Jesse Jackson made an appearance on Bill Maher last night, and the discussion turned to the NFL's blackballing of championship quarterback Colin Kaepernick. The former San Francisco 49er “should have the right to play and express himself at the same time,” Jackson said of Kaepernick, who took a knee last year during the playing of the National Anthem in protest of police violence against people of color.
“He’s not burning the flag,” Jackson said. “He’s not hustling drugs to teenagers, he’s not shooting people with guns. Jackie Robinson once said that he would not salute the flag nor sing the National Anthem because he felt it was not protecting him. Tommie Smith and and John Carlos at the Olympics showing their fists. Ali said ‘I will not go to the war.’

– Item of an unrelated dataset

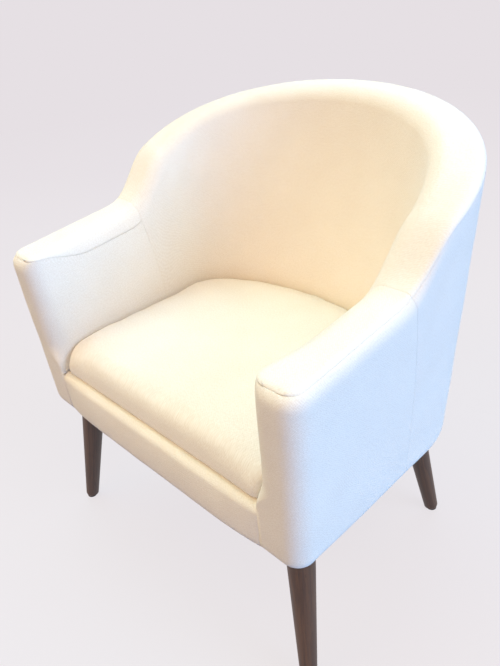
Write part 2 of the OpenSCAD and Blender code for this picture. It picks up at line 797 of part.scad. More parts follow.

“There’s a lineage of athletes who have taken a stand,” Jackson continued, noting that “the reason athletes have all this super money today is because Curt Flood said he would not be sold. All the free agents come from a guy who stood up. So maybe Kaepernick is that one guy who stands up.”
When Maher – who predicted that Kaepernick would be picked up by a team soon because “it’s becoming too big” – said that Kaepernick’s unemployment “seems so mean-spirited,” Jackson said, “The owners have colluded, they have decided not to have him play.”
Jackson didn’t go easy on the NFL Players Association either. “The silence of the Players Association is a kind of betrayal,” he said. “They are too silent in light of what they face.”